> _Aim_
Write out all the material exactly. Leave nothing out.

> _Supplied data_
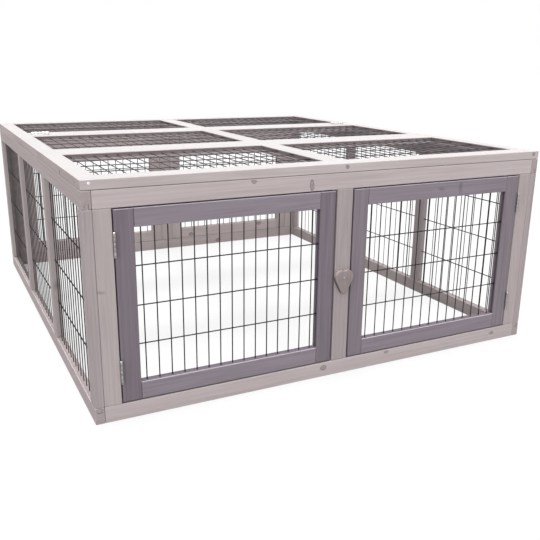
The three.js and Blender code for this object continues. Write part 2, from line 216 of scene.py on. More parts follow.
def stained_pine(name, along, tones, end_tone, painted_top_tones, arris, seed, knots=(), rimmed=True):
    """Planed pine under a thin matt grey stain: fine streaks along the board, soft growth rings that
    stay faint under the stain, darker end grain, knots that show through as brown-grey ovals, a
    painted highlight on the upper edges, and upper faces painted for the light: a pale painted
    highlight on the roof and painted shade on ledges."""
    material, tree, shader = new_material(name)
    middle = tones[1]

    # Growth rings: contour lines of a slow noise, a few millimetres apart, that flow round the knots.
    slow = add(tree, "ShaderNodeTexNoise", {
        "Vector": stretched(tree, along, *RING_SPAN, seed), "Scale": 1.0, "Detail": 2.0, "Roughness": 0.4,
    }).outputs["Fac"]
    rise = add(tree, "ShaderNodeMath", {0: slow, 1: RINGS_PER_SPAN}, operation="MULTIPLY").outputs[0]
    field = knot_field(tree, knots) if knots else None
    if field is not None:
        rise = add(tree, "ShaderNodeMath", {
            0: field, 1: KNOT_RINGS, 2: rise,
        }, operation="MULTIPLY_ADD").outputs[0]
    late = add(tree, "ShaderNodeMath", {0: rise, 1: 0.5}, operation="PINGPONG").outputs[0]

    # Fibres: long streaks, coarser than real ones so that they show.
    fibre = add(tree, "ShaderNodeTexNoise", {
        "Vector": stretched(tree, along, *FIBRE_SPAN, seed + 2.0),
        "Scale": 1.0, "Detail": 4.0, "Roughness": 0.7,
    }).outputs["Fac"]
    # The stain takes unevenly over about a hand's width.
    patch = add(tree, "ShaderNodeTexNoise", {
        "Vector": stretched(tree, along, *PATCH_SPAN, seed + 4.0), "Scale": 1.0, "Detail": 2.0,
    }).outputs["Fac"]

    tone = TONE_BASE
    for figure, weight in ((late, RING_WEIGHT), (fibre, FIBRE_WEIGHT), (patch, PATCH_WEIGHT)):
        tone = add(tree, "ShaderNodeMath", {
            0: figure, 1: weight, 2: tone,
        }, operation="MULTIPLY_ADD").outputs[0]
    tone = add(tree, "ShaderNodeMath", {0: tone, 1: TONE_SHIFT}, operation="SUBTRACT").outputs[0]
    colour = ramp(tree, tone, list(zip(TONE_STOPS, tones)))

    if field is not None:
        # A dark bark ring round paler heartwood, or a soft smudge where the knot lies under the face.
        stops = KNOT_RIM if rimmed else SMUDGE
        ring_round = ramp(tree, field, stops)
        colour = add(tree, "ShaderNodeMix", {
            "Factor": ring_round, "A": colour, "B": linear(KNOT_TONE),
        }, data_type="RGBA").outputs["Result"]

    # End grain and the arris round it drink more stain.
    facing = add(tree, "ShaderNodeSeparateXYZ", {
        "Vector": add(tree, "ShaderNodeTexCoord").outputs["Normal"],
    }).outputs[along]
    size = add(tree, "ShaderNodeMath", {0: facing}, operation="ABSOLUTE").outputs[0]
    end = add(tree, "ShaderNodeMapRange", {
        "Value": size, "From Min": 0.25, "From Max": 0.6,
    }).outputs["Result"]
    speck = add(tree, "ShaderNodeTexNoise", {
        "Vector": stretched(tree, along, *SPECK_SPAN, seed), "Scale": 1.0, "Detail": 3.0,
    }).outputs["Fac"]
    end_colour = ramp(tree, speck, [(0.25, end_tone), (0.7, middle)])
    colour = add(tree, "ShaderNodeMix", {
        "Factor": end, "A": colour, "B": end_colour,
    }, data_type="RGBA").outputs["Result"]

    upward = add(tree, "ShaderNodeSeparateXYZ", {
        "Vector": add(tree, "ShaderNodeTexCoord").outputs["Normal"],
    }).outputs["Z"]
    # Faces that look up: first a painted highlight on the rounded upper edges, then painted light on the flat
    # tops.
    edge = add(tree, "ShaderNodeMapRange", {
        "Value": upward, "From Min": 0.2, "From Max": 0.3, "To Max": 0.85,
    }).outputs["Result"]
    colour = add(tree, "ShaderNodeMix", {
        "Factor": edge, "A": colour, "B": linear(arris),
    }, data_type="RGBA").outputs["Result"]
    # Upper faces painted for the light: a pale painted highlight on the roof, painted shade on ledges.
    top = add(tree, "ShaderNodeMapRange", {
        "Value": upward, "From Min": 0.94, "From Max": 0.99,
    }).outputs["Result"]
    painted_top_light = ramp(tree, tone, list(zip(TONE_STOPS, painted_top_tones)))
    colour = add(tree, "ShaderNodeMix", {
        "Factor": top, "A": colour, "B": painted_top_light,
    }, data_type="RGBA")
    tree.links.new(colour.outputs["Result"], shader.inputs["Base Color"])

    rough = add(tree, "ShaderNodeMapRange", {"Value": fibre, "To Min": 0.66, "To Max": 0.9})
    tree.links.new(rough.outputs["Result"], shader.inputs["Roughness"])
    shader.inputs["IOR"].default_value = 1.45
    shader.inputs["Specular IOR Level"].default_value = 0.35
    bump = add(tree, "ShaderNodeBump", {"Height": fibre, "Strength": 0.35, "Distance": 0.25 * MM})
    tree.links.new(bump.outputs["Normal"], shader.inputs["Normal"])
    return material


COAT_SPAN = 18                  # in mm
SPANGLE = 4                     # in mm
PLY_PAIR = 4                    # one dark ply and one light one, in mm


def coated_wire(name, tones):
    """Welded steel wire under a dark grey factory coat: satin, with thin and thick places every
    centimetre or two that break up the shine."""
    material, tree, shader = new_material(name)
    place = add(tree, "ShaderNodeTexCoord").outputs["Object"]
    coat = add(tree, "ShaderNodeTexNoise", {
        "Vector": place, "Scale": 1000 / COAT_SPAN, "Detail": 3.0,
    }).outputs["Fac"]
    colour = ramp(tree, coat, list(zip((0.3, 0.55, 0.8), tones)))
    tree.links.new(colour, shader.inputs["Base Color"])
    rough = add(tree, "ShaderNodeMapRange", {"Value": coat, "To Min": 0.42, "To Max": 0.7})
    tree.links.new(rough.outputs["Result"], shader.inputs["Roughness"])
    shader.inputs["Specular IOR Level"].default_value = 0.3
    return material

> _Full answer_
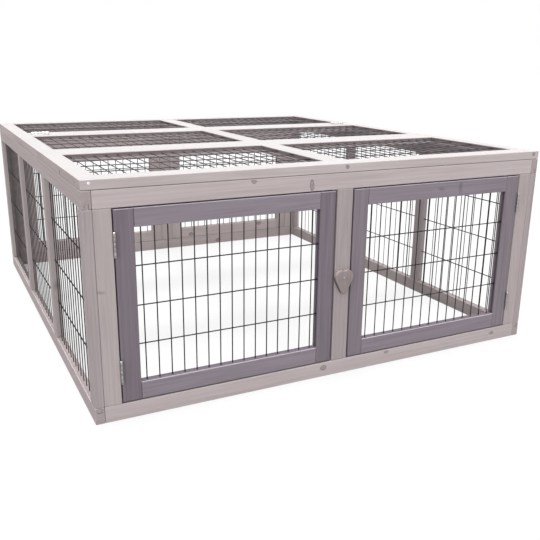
The three.js and Blender code for this object continues. Write part 2, from line 216 of scene.py on. More parts follow.
def stained_pine(name, along, tones, end_tone, painted_top_tones, arris, seed, knots=(), rimmed=True):
    """Planed pine under a thin matt grey stain: fine streaks along the board, soft growth rings that
    stay faint under the stain, darker end grain, knots that show through as brown-grey ovals, a
    painted highlight on the upper edges, and upper faces painted for the light: a pale painted
    highlight on the roof and painted shade on ledges."""
    material, tree, shader = new_material(name)
    middle = tones[1]

    # Growth rings: contour lines of a slow noise, a few millimetres apart, that flow round the knots.
    slow = add(tree, "ShaderNodeTexNoise", {
        "Vector": stretched(tree, along, *RING_SPAN, seed), "Scale": 1.0, "Detail": 2.0, "Roughness": 0.4,
    }).outputs["Fac"]
    rise = add(tree, "ShaderNodeMath", {0: slow, 1: RINGS_PER_SPAN}, operation="MULTIPLY").outputs[0]
    field = knot_field(tree, knots) if knots else None
    if field is not None:
        rise = add(tree, "ShaderNodeMath", {
            0: field, 1: KNOT_RINGS, 2: rise,
        }, operation="MULTIPLY_ADD").outputs[0]
    late = add(tree, "ShaderNodeMath", {0: rise, 1: 0.5}, operation="PINGPONG").outputs[0]

    # Fibres: long streaks, coarser than real ones so that they show.
    fibre = add(tree, "ShaderNodeTexNoise", {
        "Vector": stretched(tree, along, *FIBRE_SPAN, seed + 2.0),
        "Scale": 1.0, "Detail": 4.0, "Roughness": 0.7,
    }).outputs["Fac"]
    # The stain takes unevenly over about a hand's width.
    patch = add(tree, "ShaderNodeTexNoise", {
        "Vector": stretched(tree, along, *PATCH_SPAN, seed + 4.0), "Scale": 1.0, "Detail": 2.0,
    }).outputs["Fac"]

    tone = TONE_BASE
    for figure, weight in ((late, RING_WEIGHT), (fibre, FIBRE_WEIGHT), (patch, PATCH_WEIGHT)):
        tone = add(tree, "ShaderNodeMath", {
            0: figure, 1: weight, 2: tone,
        }, operation="MULTIPLY_ADD").outputs[0]
    tone = add(tree, "ShaderNodeMath", {0: tone, 1: TONE_SHIFT}, operation="SUBTRACT").outputs[0]
    colour = ramp(tree, tone, list(zip(TONE_STOPS, tones)))

    if field is not None:
        # A dark bark ring round paler heartwood, or a soft smudge where the knot lies under the face.
        stops = KNOT_RIM if rimmed else SMUDGE
        ring_round = ramp(tree, field, stops)
        colour = add(tree, "ShaderNodeMix", {
            "Factor": ring_round, "A": colour, "B": linear(KNOT_TONE),
        }, data_type="RGBA").outputs["Result"]

    # End grain and the arris round it drink more stain.
    facing = add(tree, "ShaderNodeSeparateXYZ", {
        "Vector": add(tree, "ShaderNodeTexCoord").outputs["Normal"],
    }).outputs[along]
    size = add(tree, "ShaderNodeMath", {0: facing}, operation="ABSOLUTE").outputs[0]
    end = add(tree, "ShaderNodeMapRange", {
        "Value": size, "From Min": 0.25, "From Max": 0.6,
    }).outputs["Result"]
    speck = add(tree, "ShaderNodeTexNoise", {
        "Vector": stretched(tree, along, *SPECK_SPAN, seed), "Scale": 1.0, "Detail": 3.0,
    }).outputs["Fac"]
    end_colour = ramp(tree, speck, [(0.25, end_tone), (0.7, middle)])
    colour = add(tree, "ShaderNodeMix", {
        "Factor": end, "A": colour, "B": end_colour,
    }, data_type="RGBA").outputs["Result"]

    upward = add(tree, "ShaderNodeSeparateXYZ", {
        "Vector": add(tree, "ShaderNodeTexCoord").outputs["Normal"],
    }).outputs["Z"]
    # Faces that look up: first a painted highlight on the rounded upper edges, then painted light on the flat
    # tops.
    edge = add(tree, "ShaderNodeMapRange", {
        "Value": upward, "From Min": 0.2, "From Max": 0.3, "To Max": 0.85,
    }).outputs["Result"]
    colour = add(tree, "ShaderNodeMix", {
        "Factor": edge, "A": colour, "B": linear(arris),
    }, data_type="RGBA").outputs["Result"]
    # Upper faces painted for the light: a pale painted highlight on the roof, painted shade on ledges.
    top = add(tree, "ShaderNodeMapRange", {
        "Value": upward, "From Min": 0.94, "From Max": 0.99,
    }).outputs["Result"]
    painted_top_light = ramp(tree, tone, list(zip(TONE_STOPS, painted_top_tones)))
    colour = add(tree, "ShaderNodeMix", {
        "Factor": top, "A": colour, "B": painted_top_light,
    }, data_type="RGBA")
    tree.links.new(colour.outputs["Result"], shader.inputs["Base Color"])

    rough = add(tree, "ShaderNodeMapRange", {"Value": fibre, "To Min": 0.66, "To Max": 0.9})
    tree.links.new(rough.outputs["Result"], shader.inputs["Roughness"])
    shader.inputs["IOR"].default_value = 1.45
    shader.inputs["Specular IOR Level"].default_value = 0.35
    bump = add(tree, "ShaderNodeBump", {"Height": fibre, "Strength": 0.35, "Distance": 0.25 * MM})
    tree.links.new(bump.outputs["Normal"], shader.inputs["Normal"])
    return material


COAT_SPAN = 18                  # in mm
SPANGLE = 4                     # in mm
PLY_PAIR = 4                    # one dark ply and one light one, in mm


def coated_wire(name, tones):
    """Welded steel wire under a dark grey factory coat: satin, with thin and thick places every
    centimetre or two that break up the shine."""
    material, tree, shader = new_material(name)
    place = add(tree, "ShaderNodeTexCoord").outputs["Object"]
    coat = add(tree, "ShaderNodeTexNoise", {
        "Vector": place, "Scale": 1000 / COAT_SPAN, "Detail": 3.0,
    }).outputs["Fac"]
    colour = ramp(tree, coat, list(zip((0.3, 0.55, 0.8), tones)))
    tree.links.new(colour, shader.inputs["Base Color"])
    rough = add(tree, "ShaderNodeMapRange", {"Value": coat, "To Min": 0.42, "To Max": 0.7})
    tree.links.new(rough.outputs["Result"], shader.inputs["Roughness"])
    shader.inputs["Specular IOR Level"].default_value = 0.3
    return material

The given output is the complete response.